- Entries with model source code
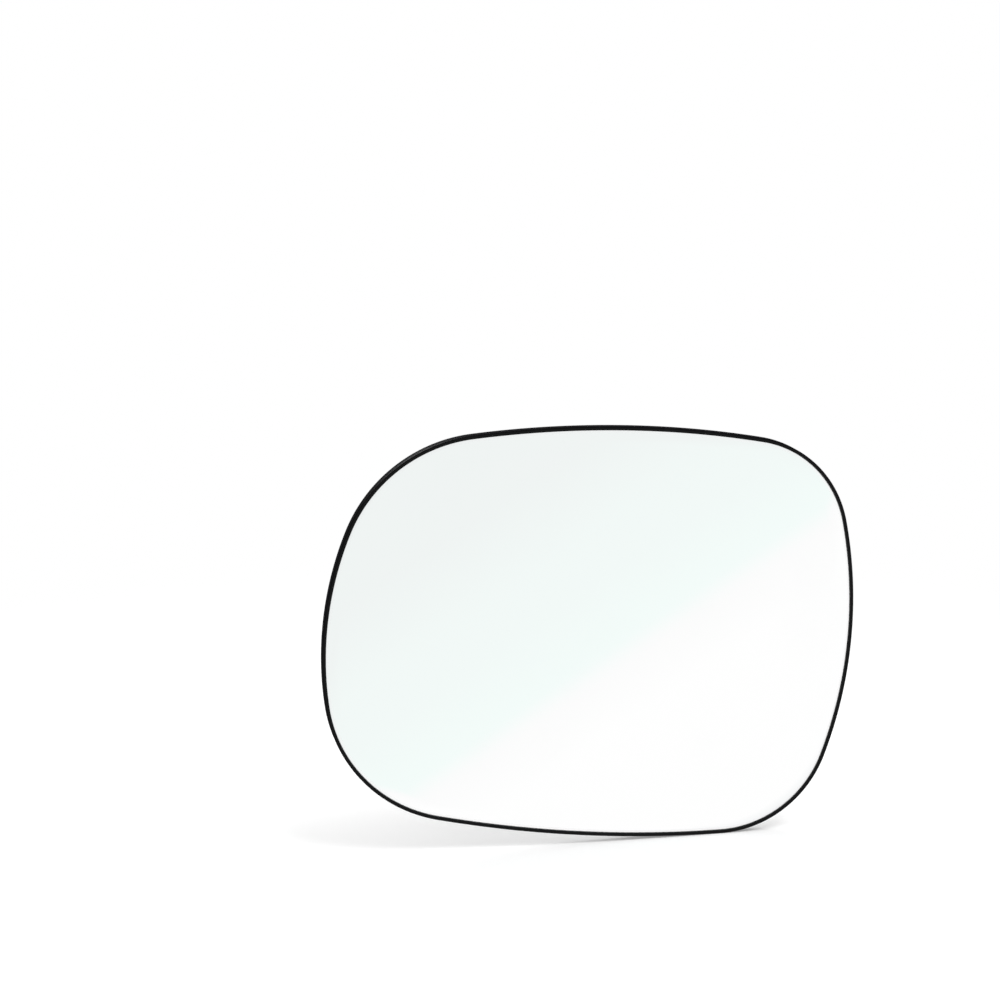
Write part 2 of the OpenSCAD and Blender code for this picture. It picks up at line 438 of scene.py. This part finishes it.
@dataclass(frozen=True)
class MouldedPlastic(Finish):
    """Black moulded plastic with a fine grain, clouds, a painted sheen and painted highlights on its lugs.

    The clouds are random. The painted sheen, a paler, cooler tone that stands in for light on the back,
    grows towards the left and a little upwards, over lean_reach to either side of the middle, and fades
    between the two heights of crown, above and below.

    The lugs stand at 45 degrees in the four quarters of the clip ring, between the two radii of lug_reach.
    lug_turn says where they end to either side. It is the difference between the squares of a place's
    height and of its distance across, over their sum, which is 0 at 45 degrees.
    """

    name: str = "moulded_black_plastic"
    colour: Colour = (0.0035, 0.0068, 0.006)
    # Paler, cooler tone of the random clouds and of the painted sheen
    cool_and_sheen: Colour = (0.028, 0.033, 0.042)
    dusty: Colour = (0.045, 0.049, 0.051)
    # Painted highlight on the lugs' ramps, where their sloped faces catch light
    painted_highlight: Colour = (0.2, 0.222, 0.226)
    clouds: Mottle = Mottle(18.0, shows=(0.38, 0.66))
    cloud_share: float = 0.35
    lean_up: float = 0.6
    lean_reach: float = 60 * MM
    crown: Span = (30 * MM, 52 * MM)
    dust: Mottle = Mottle(260.0, 5.0, 0.7, (0.6, 0.82))
    dust_share: float = 0.25
    # Noise that breaks the painted highlight into patches
    patches: Mottle = Mottle(750.0, 4.0)
    patch_edge: Span = (0.3, 0.6)
    patch_share: Span = (0.65, 1.0)
    highlight_share: Span = (0.35, 0.85)
    lug_reach: Span = (36.4 * MM, 43.9 * MM)
    lug_fade: float = 0.2 * MM
    lug_turn: float = 0.27
    turn_fade: float = 0.03
    grain: Mottle = Mottle(1500.0, 2.0, 0.7)
    relief: Relief = Relief(0.35, 0.03 * MM)
    edge_round: float = 0.25 * MM
    edge_samples: int = 6
    rough: Span = (0.4, 0.5)
    cool_rough: float = 0.08
    gloss: float = 0.3

    def lug_ramps(self, across: Signal, height: Signal) -> Signal:
        """Finds the lugs' grooved ramps, which take the painted highlight.

        Args:
            across: Place across the holder.
            height: Place up the holder.

        Returns:
            1 on the ramps and 0 elsewhere.
        """
        wide, tall = across * across, height * height
        reach = (wide + tall) ** 0.5
        turn = (tall - wide) * (tall + wide) ** -1
        start, end = self.lug_reach
        ring = reach.ramp(start - self.lug_fade, start) * reach.ramp(end, end + self.lug_fade, 1.0, 0.0)
        low = turn.ramp(-self.lug_turn - self.turn_fade, -self.lug_turn)
        return ring * low * turn.ramp(self.lug_turn, self.lug_turn + self.turn_fade, 1.0, 0.0)

    def sockets(self, shader: Shader, place: Signal) -> Sockets:
        """Describes the holder.

        Args:
            shader: The material's node tree.
            place: Place on the holder.

        Returns:
            Values and signals of the principled shader.
        """
        parts = shader.add("ShaderNodeSeparateXYZ", None, {0: place})
        across, height = parts["X"], parts["Z"]
        # Painted sheen: paler towards the left and a little upwards, kept to the middle heights
        painted_sheen = (height * self.lean_up - across).ramp(-self.lean_reach, self.lean_reach)
        start, end = self.crown
        middle = (height * height).ramp(start * start, end * end, 1.0, 0.0)
        cloud = shader.mottle(place, self.clouds)
        # Random clouds plus the painted sheen
        cloud_and_sheen = cloud * self.cloud_share + painted_sheen * middle * (1 - self.cloud_share)
        grain = shader.mottle(place, self.grain)
        # Painted highlight: the lugs' ramps lightened in noisy patches, more on the painted sheen's side
        patchy = shader.mottle(place, self.patches).ramp(*self.patch_edge, *self.patch_share)
        lug_highlight = self.lug_ramps(across, height) * patchy * (painted_sheen * painted_sheen).between(*self.highlight_share)
        # Painted highlight laid over the clouds and painted sheen
        body = shader.blend(lug_highlight, shader.blend(cloud_and_sheen, self.colour, self.cool_and_sheen), self.painted_highlight)
        dust = shader.mottle(place, self.dust) * self.dust_share
        edges = shader.add("ShaderNodeBevel", {"samples": self.edge_samples}, {"Radius": self.edge_round})
        return {
            "Base Color": shader.blend(dust, body, self.dusty),
            "Roughness": grain.between(*self.rough) + cloud_and_sheen * self.cool_rough,
            "Specular IOR Level": self.gloss,
            "Normal": shader.raised(grain, self.relief, edges["Normal"]),
        }


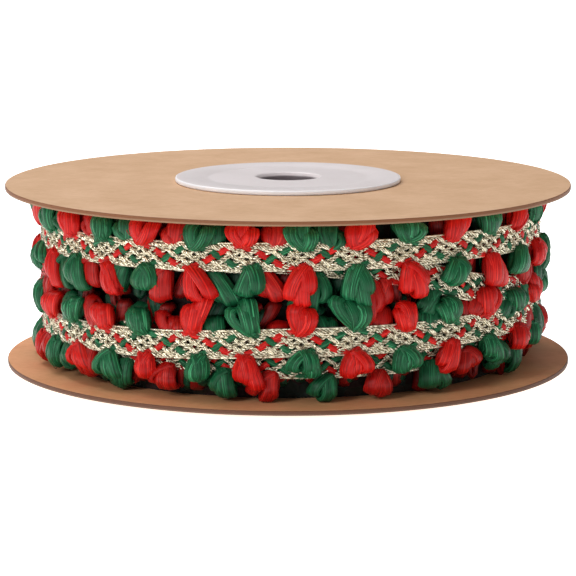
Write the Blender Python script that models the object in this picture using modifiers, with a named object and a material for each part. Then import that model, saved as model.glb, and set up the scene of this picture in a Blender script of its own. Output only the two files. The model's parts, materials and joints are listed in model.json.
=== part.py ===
"""Pom pom trim on its card spool: a gold knitted braid with red and green floss tufts on
both edges, wound round a plastic hub in two rows between two card flanges."""

import math

import bmesh
import bpy
import numpy as np
from mathutils import Vector

MM = 0.001
FIT = 0.3 * MM  # clearance between pieces that meet

# Card flanges
FLANGE_RADIUS = 50 * MM
CARD_THICKNESS = 0.8 * MM
CARD_TO_CARD = 31.8 * MM  # outer face to outer face

# Plastic hub, pressed through the cards from both ends
LIP_RADIUS = 20 * MM
LIP_THICKNESS = 0.6 * MM
LIP_ROUNDING = 0.25 * MM
DISH_RADIUS = 14.6 * MM  # the lip's face is dished inside this ring
DISH_DEPTH = 0.2 * MM
BARREL_RADIUS = 14.7 * MM
BARREL_WALL = 1.5 * MM
BORE_RADIUS = 5.3 * MM
BORE_WALL = 1.5 * MM
BORE_MOUTH_RADIUS = 6.5 * MM
BORE_MOUTH_DEPTH = 1.2 * MM
END_WALL = 1.6 * MM  # hub wall behind the dished face
HUB_STEPS = 40
FLANGE_STEPS = 64

HALF_HEIGHT = CARD_TO_CARD / 2 + FIT + LIP_THICKNESS
MIDDLE = Vector((0, 0, HALF_HEIGHT))  # the spool stands on its lower lip
INNER_FACE = CARD_TO_CARD / 2 - CARD_THICKNESS  # card's inner face from mid height

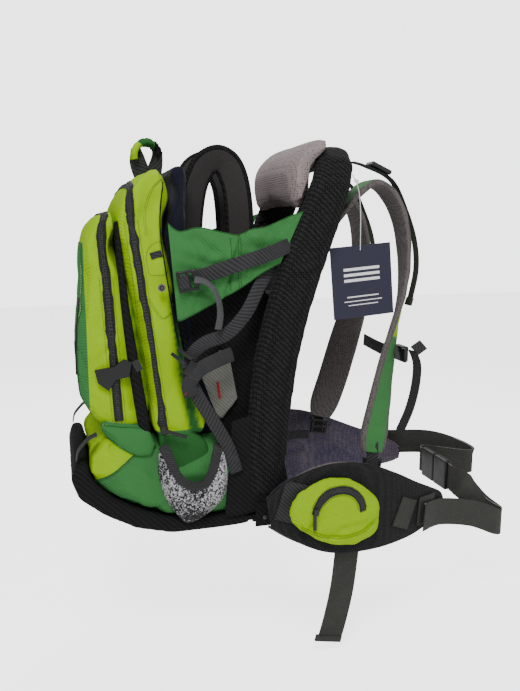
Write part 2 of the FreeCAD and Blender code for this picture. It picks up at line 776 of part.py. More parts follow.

- TASK STATEMENT
Can you restate every record above word for word?

- ANSWER FOR THE TASK
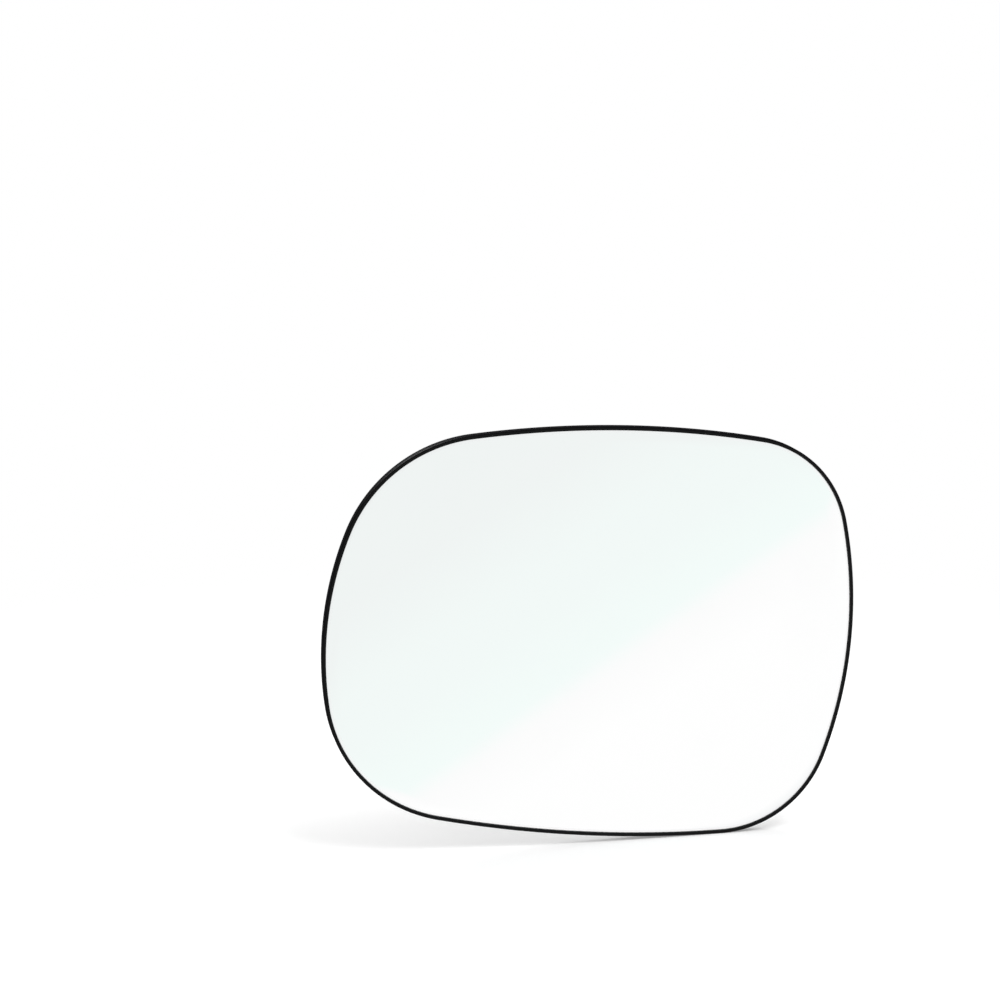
Write part 2 of the OpenSCAD and Blender code for this picture. It picks up at line 438 of scene.py. This part finishes it.
@dataclass(frozen=True)
class MouldedPlastic(Finish):
    """Black moulded plastic with a fine grain, clouds, a painted sheen and painted highlights on its lugs.

    The clouds are random. The painted sheen, a paler, cooler tone that stands in for light on the back,
    grows towards the left and a little upwards, over lean_reach to either side of the middle, and fades
    between the two heights of crown, above and below.

    The lugs stand at 45 degrees in the four quarters of the clip ring, between the two radii of lug_reach.
    lug_turn says where they end to either side. It is the difference between the squares of a place's
    height and of its distance across, over their sum, which is 0 at 45 degrees.
    """

    name: str = "moulded_black_plastic"
    colour: Colour = (0.0035, 0.0068, 0.006)
    # Paler, cooler tone of the random clouds and of the painted sheen
    cool_and_sheen: Colour = (0.028, 0.033, 0.042)
    dusty: Colour = (0.045, 0.049, 0.051)
    # Painted highlight on the lugs' ramps, where their sloped faces catch light
    painted_highlight: Colour = (0.2, 0.222, 0.226)
    clouds: Mottle = Mottle(18.0, shows=(0.38, 0.66))
    cloud_share: float = 0.35
    lean_up: float = 0.6
    lean_reach: float = 60 * MM
    crown: Span = (30 * MM, 52 * MM)
    dust: Mottle = Mottle(260.0, 5.0, 0.7, (0.6, 0.82))
    dust_share: float = 0.25
    # Noise that breaks the painted highlight into patches
    patches: Mottle = Mottle(750.0, 4.0)
    patch_edge: Span = (0.3, 0.6)
    patch_share: Span = (0.65, 1.0)
    highlight_share: Span = (0.35, 0.85)
    lug_reach: Span = (36.4 * MM, 43.9 * MM)
    lug_fade: float = 0.2 * MM
    lug_turn: float = 0.27
    turn_fade: float = 0.03
    grain: Mottle = Mottle(1500.0, 2.0, 0.7)
    relief: Relief = Relief(0.35, 0.03 * MM)
    edge_round: float = 0.25 * MM
    edge_samples: int = 6
    rough: Span = (0.4, 0.5)
    cool_rough: float = 0.08
    gloss: float = 0.3

    def lug_ramps(self, across: Signal, height: Signal) -> Signal:
        """Finds the lugs' grooved ramps, which take the painted highlight.

        Args:
            across: Place across the holder.
            height: Place up the holder.

        Returns:
            1 on the ramps and 0 elsewhere.
        """
        wide, tall = across * across, height * height
        reach = (wide + tall) ** 0.5
        turn = (tall - wide) * (tall + wide) ** -1
        start, end = self.lug_reach
        ring = reach.ramp(start - self.lug_fade, start) * reach.ramp(end, end + self.lug_fade, 1.0, 0.0)
        low = turn.ramp(-self.lug_turn - self.turn_fade, -self.lug_turn)
        return ring * low * turn.ramp(self.lug_turn, self.lug_turn + self.turn_fade, 1.0, 0.0)

    def sockets(self, shader: Shader, place: Signal) -> Sockets:
        """Describes the holder.

        Args:
            shader: The material's node tree.
            place: Place on the holder.

        Returns:
            Values and signals of the principled shader.
        """
        parts = shader.add("ShaderNodeSeparateXYZ", None, {0: place})
        across, height = parts["X"], parts["Z"]
        # Painted sheen: paler towards the left and a little upwards, kept to the middle heights
        painted_sheen = (height * self.lean_up - across).ramp(-self.lean_reach, self.lean_reach)
        start, end = self.crown
        middle = (height * height).ramp(start * start, end * end, 1.0, 0.0)
        cloud = shader.mottle(place, self.clouds)
        # Random clouds plus the painted sheen
        cloud_and_sheen = cloud * self.cloud_share + painted_sheen * middle * (1 - self.cloud_share)
        grain = shader.mottle(place, self.grain)
        # Painted highlight: the lugs' ramps lightened in noisy patches, more on the painted sheen's side
        patchy = shader.mottle(place, self.patches).ramp(*self.patch_edge, *self.patch_share)
        lug_highlight = self.lug_ramps(across, height) * patchy * (painted_sheen * painted_sheen).between(*self.highlight_share)
        # Painted highlight laid over the clouds and painted sheen
        body = shader.blend(lug_highlight, shader.blend(cloud_and_sheen, self.colour, self.cool_and_sheen), self.painted_highlight)
        dust = shader.mottle(place, self.dust) * self.dust_share
        edges = shader.add("ShaderNodeBevel", {"samples": self.edge_samples}, {"Radius": self.edge_round})
        return {
            "Base Color": shader.blend(dust, body, self.dusty),
            "Roughness": grain.between(*self.rough) + cloud_and_sheen * self.cool_rough,
            "Specular IOR Level": self.gloss,
            "Normal": shader.raised(grain, self.relief, edges["Normal"]),
        }


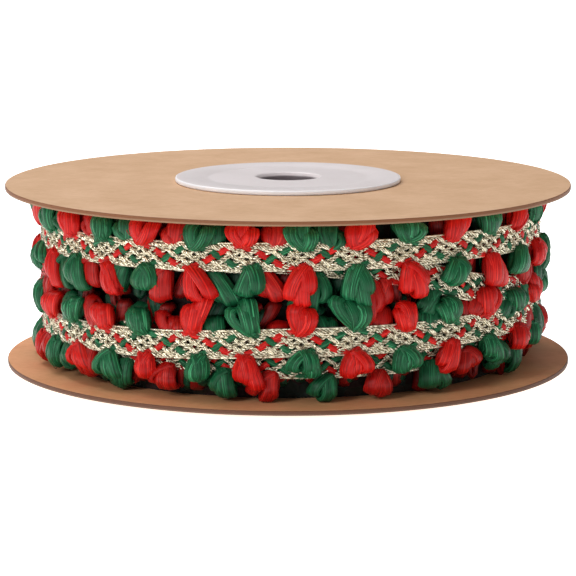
Write the Blender Python script that models the object in this picture using modifiers, with a named object and a material for each part. Then import that model, saved as model.glb, and set up the scene of this picture in a Blender script of its own. Output only the two files. The model's parts, materials and joints are listed in model.json.
=== part.py ===
"""Pom pom trim on its card spool: a gold knitted braid with red and green floss tufts on
both edges, wound round a plastic hub in two rows between two card flanges."""

import math

import bmesh
import bpy
import numpy as np
from mathutils import Vector

MM = 0.001
FIT = 0.3 * MM  # clearance between pieces that meet

# Card flanges
FLANGE_RADIUS = 50 * MM
CARD_THICKNESS = 0.8 * MM
CARD_TO_CARD = 31.8 * MM  # outer face to outer face

# Plastic hub, pressed through the cards from both ends
LIP_RADIUS = 20 * MM
LIP_THICKNESS = 0.6 * MM
LIP_ROUNDING = 0.25 * MM
DISH_RADIUS = 14.6 * MM  # the lip's face is dished inside this ring
DISH_DEPTH = 0.2 * MM
BARREL_RADIUS = 14.7 * MM
BARREL_WALL = 1.5 * MM
BORE_RADIUS = 5.3 * MM
BORE_WALL = 1.5 * MM
BORE_MOUTH_RADIUS = 6.5 * MM
BORE_MOUTH_DEPTH = 1.2 * MM
END_WALL = 1.6 * MM  # hub wall behind the dished face
HUB_STEPS = 40
FLANGE_STEPS = 64

HALF_HEIGHT = CARD_TO_CARD / 2 + FIT + LIP_THICKNESS
MIDDLE = Vector((0, 0, HALF_HEIGHT))  # the spool stands on its lower lip
INNER_FACE = CARD_TO_CARD / 2 - CARD_THICKNESS  # card's inner face from mid height

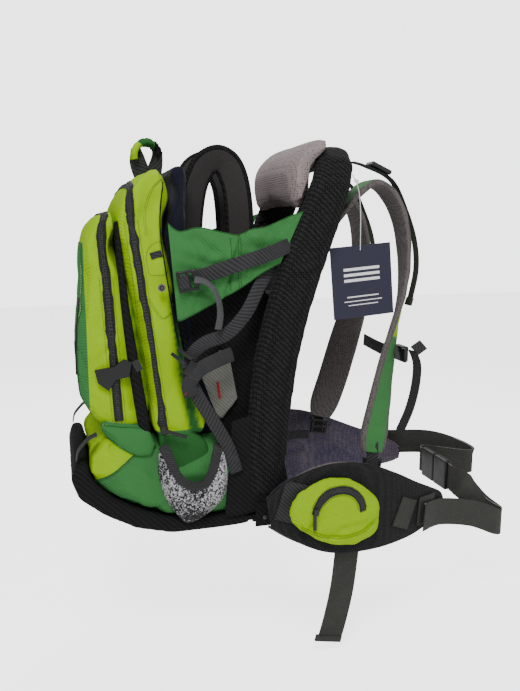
Write part 2 of the FreeCAD and Blender code for this picture. It picks up at line 776 of part.py. More parts follow.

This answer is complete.